Paul Thomas Anderson hustled up a tight corridor at the Dolby Theater as the Academy Awards returned from a commercial break. The stage was a few feet away, on the side of two heavy wooden doors. Through the slight opening between them, bright lights illuminated the edge of that ostentatious stage, with the diamonds that Jimmy Kimmel joked were metaphors for “humility.” Future screenplay winner Jordan Peele was visible in the front row, his white tuxedo beaming in the incandescent light.

Suddenly, the show began again and the window into this utopian celebration slammed shut. Anderson and a few other stragglers found themselves, like viewers around the world, turning their attention to a small television hanging on the wall. Nobody could enter the theater until the next break. “Shoot,” Anderson said with a sigh. “Guess we’ll have to watch it out here.” He looked visibly exasperated when it became clear that the next category was Best Supporting Actress, where his “Phantom Thread” star Lesley Manville landed an unexpected nomination.

Meanwhile, the corridor was getting crowded. I was pressed against a wall as “Lady Bird” star Saoirse Ronan squeezed into the space alongside Anderson, sipped an icy beverage, and dropped her voice to a whisper as the nominees were announced. A woman trailed behind the actress, holding the train of her pink dress high. As the clips played, everyone watched in silence. The opening scene of “Lady Bird” played, showing Ronan bickering with her mother, supporting actress nominee Laurie Metcalf. Anderson turned to Ronan. “Hey,” he said softly, “that’s you!” Ronan grinned and said nothing.

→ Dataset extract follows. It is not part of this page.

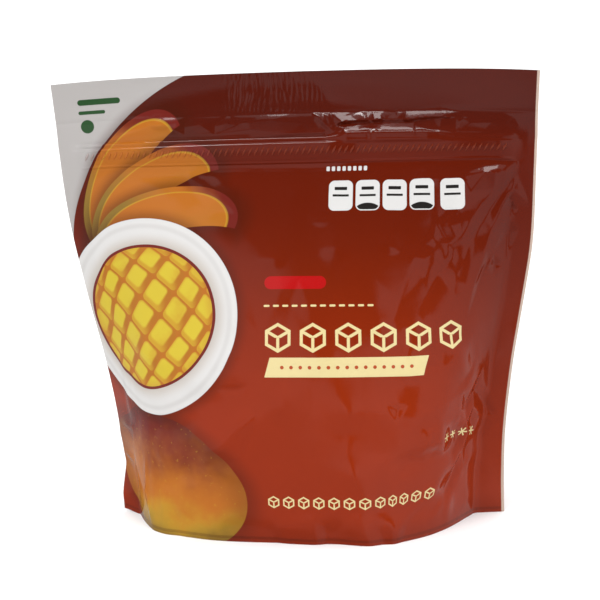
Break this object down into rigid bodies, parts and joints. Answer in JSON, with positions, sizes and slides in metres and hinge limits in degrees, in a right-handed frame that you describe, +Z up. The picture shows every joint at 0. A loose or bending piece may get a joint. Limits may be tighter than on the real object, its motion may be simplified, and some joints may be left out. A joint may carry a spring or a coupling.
{
  "type": "stand-up zip pouch of frozen fruit",
  "caption": "Shut stand-up pouch of frozen fruit chunks, with side fins, a zip strip, a heat-sealed top flap and a gusset folded into an oval foot.",
  "frame": {"origin": "on the floor, below the middle of the pouch", "axes": "+Z up, the front faces -Y, +X to the right seen from the front"},
  "size_m": [0.216, 0.0843, 0.203],
  "materials": {
    "film": "gloss"
  },
  "bodies": {
    "root": {"pouch": "film"}
  },
  "joints": []
}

Finally, Mahershala Ali announced that Alison Janney, the frontrunner for months, won for her exuberant portrayal of Tonya Harding’s mother in “I, Tonya.” Anderson’s stubbled face betrayed no emotion. He stared at the screen and clapped silently, as if his hands were made of mud. When another commercial break arrived, he sighed. “OK,” he said, moving toward the luminous room, “let’s go smile for the cameras.”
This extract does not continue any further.